- [SHORT PROBLEM] Every line below should be repeated exactly.

● ● ●

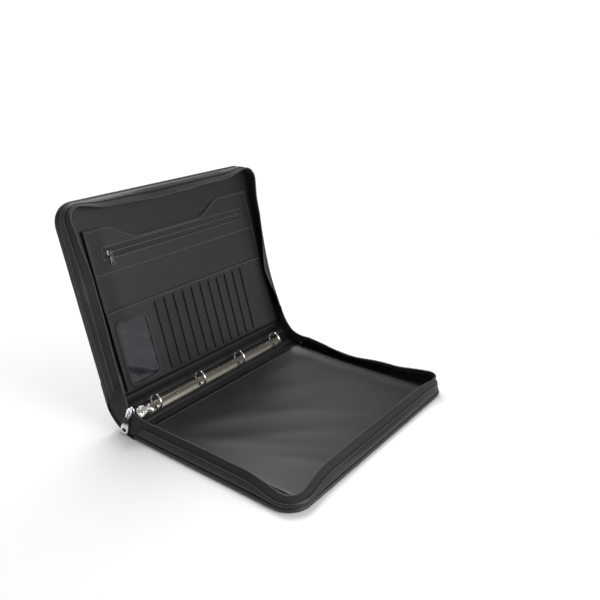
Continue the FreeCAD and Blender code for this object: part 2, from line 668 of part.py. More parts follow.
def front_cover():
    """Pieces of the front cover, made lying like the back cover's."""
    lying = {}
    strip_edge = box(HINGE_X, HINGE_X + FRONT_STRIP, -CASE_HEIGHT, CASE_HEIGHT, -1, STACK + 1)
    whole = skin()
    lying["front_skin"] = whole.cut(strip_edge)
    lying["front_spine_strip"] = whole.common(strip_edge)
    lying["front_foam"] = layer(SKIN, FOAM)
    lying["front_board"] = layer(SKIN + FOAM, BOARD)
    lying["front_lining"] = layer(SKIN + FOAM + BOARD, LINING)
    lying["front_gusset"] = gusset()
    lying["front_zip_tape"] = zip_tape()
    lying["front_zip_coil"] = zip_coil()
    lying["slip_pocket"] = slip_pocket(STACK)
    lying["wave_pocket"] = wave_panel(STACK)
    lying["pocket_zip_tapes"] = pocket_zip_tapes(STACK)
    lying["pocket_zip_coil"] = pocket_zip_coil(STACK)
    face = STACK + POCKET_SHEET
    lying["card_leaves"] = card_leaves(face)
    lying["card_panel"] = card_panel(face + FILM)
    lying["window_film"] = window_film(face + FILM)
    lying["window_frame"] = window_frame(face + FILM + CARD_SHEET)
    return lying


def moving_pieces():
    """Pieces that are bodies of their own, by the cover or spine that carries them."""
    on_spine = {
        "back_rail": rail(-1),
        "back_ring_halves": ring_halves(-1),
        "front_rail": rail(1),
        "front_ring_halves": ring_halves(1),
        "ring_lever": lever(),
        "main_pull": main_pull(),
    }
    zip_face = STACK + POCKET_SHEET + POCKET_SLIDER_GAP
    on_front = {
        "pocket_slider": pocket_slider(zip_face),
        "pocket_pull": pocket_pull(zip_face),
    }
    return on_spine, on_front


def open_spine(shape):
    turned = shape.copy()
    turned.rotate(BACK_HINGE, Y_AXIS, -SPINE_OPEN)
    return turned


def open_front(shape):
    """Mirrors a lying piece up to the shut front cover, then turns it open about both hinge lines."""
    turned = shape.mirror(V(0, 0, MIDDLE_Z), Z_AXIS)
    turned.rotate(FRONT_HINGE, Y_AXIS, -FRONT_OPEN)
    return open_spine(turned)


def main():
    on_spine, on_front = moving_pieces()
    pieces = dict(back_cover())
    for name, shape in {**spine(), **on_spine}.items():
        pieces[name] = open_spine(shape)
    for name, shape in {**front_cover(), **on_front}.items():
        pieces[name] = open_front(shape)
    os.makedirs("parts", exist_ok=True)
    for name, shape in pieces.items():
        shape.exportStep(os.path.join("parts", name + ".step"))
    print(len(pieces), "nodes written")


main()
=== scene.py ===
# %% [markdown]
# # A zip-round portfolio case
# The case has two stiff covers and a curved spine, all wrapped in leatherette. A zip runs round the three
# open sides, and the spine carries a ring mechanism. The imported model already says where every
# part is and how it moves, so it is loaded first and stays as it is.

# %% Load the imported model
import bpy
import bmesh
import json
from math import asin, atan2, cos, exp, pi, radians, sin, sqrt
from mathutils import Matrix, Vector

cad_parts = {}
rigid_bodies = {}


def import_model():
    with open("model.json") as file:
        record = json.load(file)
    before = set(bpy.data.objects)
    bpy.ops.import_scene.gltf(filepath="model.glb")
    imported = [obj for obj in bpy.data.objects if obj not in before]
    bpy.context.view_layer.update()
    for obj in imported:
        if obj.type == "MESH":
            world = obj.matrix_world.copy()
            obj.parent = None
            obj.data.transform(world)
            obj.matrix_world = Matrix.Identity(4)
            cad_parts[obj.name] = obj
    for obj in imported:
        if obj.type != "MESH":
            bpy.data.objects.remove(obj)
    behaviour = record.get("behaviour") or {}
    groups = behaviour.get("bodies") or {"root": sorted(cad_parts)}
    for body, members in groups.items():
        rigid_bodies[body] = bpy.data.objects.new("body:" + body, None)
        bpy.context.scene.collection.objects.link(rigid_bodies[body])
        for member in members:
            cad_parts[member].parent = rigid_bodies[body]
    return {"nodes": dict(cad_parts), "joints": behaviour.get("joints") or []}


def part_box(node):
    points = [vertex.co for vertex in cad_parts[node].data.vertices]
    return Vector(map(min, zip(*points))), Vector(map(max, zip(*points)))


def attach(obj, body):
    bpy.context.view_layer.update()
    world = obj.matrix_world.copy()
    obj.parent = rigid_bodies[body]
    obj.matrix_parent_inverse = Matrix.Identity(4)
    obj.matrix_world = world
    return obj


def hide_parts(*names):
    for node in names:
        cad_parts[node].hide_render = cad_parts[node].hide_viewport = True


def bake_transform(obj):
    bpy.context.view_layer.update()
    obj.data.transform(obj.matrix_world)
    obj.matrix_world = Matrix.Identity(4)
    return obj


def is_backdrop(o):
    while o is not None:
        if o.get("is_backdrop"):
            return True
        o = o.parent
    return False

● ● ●

- [TASK OUTPUT]
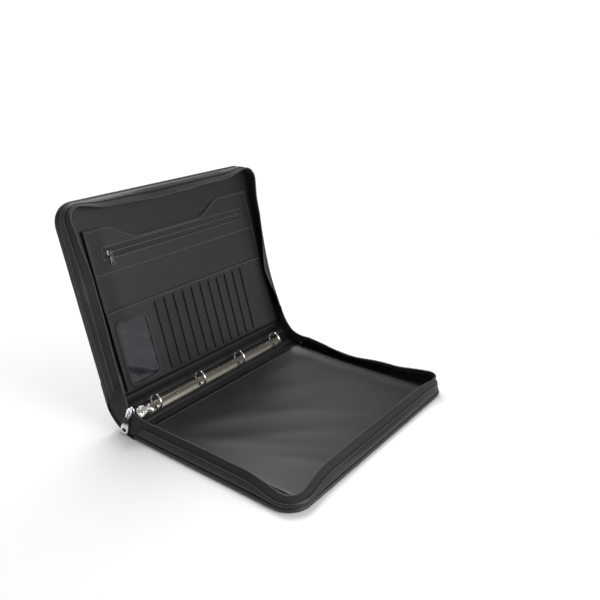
Continue the FreeCAD and Blender code for this object: part 2, from line 668 of part.py. More parts follow.
def front_cover():
    """Pieces of the front cover, made lying like the back cover's."""
    lying = {}
    strip_edge = box(HINGE_X, HINGE_X + FRONT_STRIP, -CASE_HEIGHT, CASE_HEIGHT, -1, STACK + 1)
    whole = skin()
    lying["front_skin"] = whole.cut(strip_edge)
    lying["front_spine_strip"] = whole.common(strip_edge)
    lying["front_foam"] = layer(SKIN, FOAM)
    lying["front_board"] = layer(SKIN + FOAM, BOARD)
    lying["front_lining"] = layer(SKIN + FOAM + BOARD, LINING)
    lying["front_gusset"] = gusset()
    lying["front_zip_tape"] = zip_tape()
    lying["front_zip_coil"] = zip_coil()
    lying["slip_pocket"] = slip_pocket(STACK)
    lying["wave_pocket"] = wave_panel(STACK)
    lying["pocket_zip_tapes"] = pocket_zip_tapes(STACK)
    lying["pocket_zip_coil"] = pocket_zip_coil(STACK)
    face = STACK + POCKET_SHEET
    lying["card_leaves"] = card_leaves(face)
    lying["card_panel"] = card_panel(face + FILM)
    lying["window_film"] = window_film(face + FILM)
    lying["window_frame"] = window_frame(face + FILM + CARD_SHEET)
    return lying


def moving_pieces():
    """Pieces that are bodies of their own, by the cover or spine that carries them."""
    on_spine = {
        "back_rail": rail(-1),
        "back_ring_halves": ring_halves(-1),
        "front_rail": rail(1),
        "front_ring_halves": ring_halves(1),
        "ring_lever": lever(),
        "main_pull": main_pull(),
    }
    zip_face = STACK + POCKET_SHEET + POCKET_SLIDER_GAP
    on_front = {
        "pocket_slider": pocket_slider(zip_face),
        "pocket_pull": pocket_pull(zip_face),
    }
    return on_spine, on_front


def open_spine(shape):
    turned = shape.copy()
    turned.rotate(BACK_HINGE, Y_AXIS, -SPINE_OPEN)
    return turned


def open_front(shape):
    """Mirrors a lying piece up to the shut front cover, then turns it open about both hinge lines."""
    turned = shape.mirror(V(0, 0, MIDDLE_Z), Z_AXIS)
    turned.rotate(FRONT_HINGE, Y_AXIS, -FRONT_OPEN)
    return open_spine(turned)


def main():
    on_spine, on_front = moving_pieces()
    pieces = dict(back_cover())
    for name, shape in {**spine(), **on_spine}.items():
        pieces[name] = open_spine(shape)
    for name, shape in {**front_cover(), **on_front}.items():
        pieces[name] = open_front(shape)
    os.makedirs("parts", exist_ok=True)
    for name, shape in pieces.items():
        shape.exportStep(os.path.join("parts", name + ".step"))
    print(len(pieces), "nodes written")


main()
=== scene.py ===
# %% [markdown]
# # A zip-round portfolio case
# The case has two stiff covers and a curved spine, all wrapped in leatherette. A zip runs round the three
# open sides, and the spine carries a ring mechanism. The imported model already says where every
# part is and how it moves, so it is loaded first and stays as it is.

# %% Load the imported model
import bpy
import bmesh
import json
from math import asin, atan2, cos, exp, pi, radians, sin, sqrt
from mathutils import Matrix, Vector

cad_parts = {}
rigid_bodies = {}


def import_model():
    with open("model.json") as file:
        record = json.load(file)
    before = set(bpy.data.objects)
    bpy.ops.import_scene.gltf(filepath="model.glb")
    imported = [obj for obj in bpy.data.objects if obj not in before]
    bpy.context.view_layer.update()
    for obj in imported:
        if obj.type == "MESH":
            world = obj.matrix_world.copy()
            obj.parent = None
            obj.data.transform(world)
            obj.matrix_world = Matrix.Identity(4)
            cad_parts[obj.name] = obj
    for obj in imported:
        if obj.type != "MESH":
            bpy.data.objects.remove(obj)
    behaviour = record.get("behaviour") or {}
    groups = behaviour.get("bodies") or {"root": sorted(cad_parts)}
    for body, members in groups.items():
        rigid_bodies[body] = bpy.data.objects.new("body:" + body, None)
        bpy.context.scene.collection.objects.link(rigid_bodies[body])
        for member in members:
            cad_parts[member].parent = rigid_bodies[body]
    return {"nodes": dict(cad_parts), "joints": behaviour.get("joints") or []}


def part_box(node):
    points = [vertex.co for vertex in cad_parts[node].data.vertices]
    return Vector(map(min, zip(*points))), Vector(map(max, zip(*points)))


def attach(obj, body):
    bpy.context.view_layer.update()
    world = obj.matrix_world.copy()
    obj.parent = rigid_bodies[body]
    obj.matrix_parent_inverse = Matrix.Identity(4)
    obj.matrix_world = world
    return obj


def hide_parts(*names):
    for node in names:
        cad_parts[node].hide_render = cad_parts[node].hide_viewport = True


def bake_transform(obj):
    bpy.context.view_layer.update()
    obj.data.transform(obj.matrix_world)
    obj.matrix_world = Matrix.Identity(4)
    return obj


def is_backdrop(o):
    while o is not None:
        if o.get("is_backdrop"):
            return True
        o = o.parent
    return False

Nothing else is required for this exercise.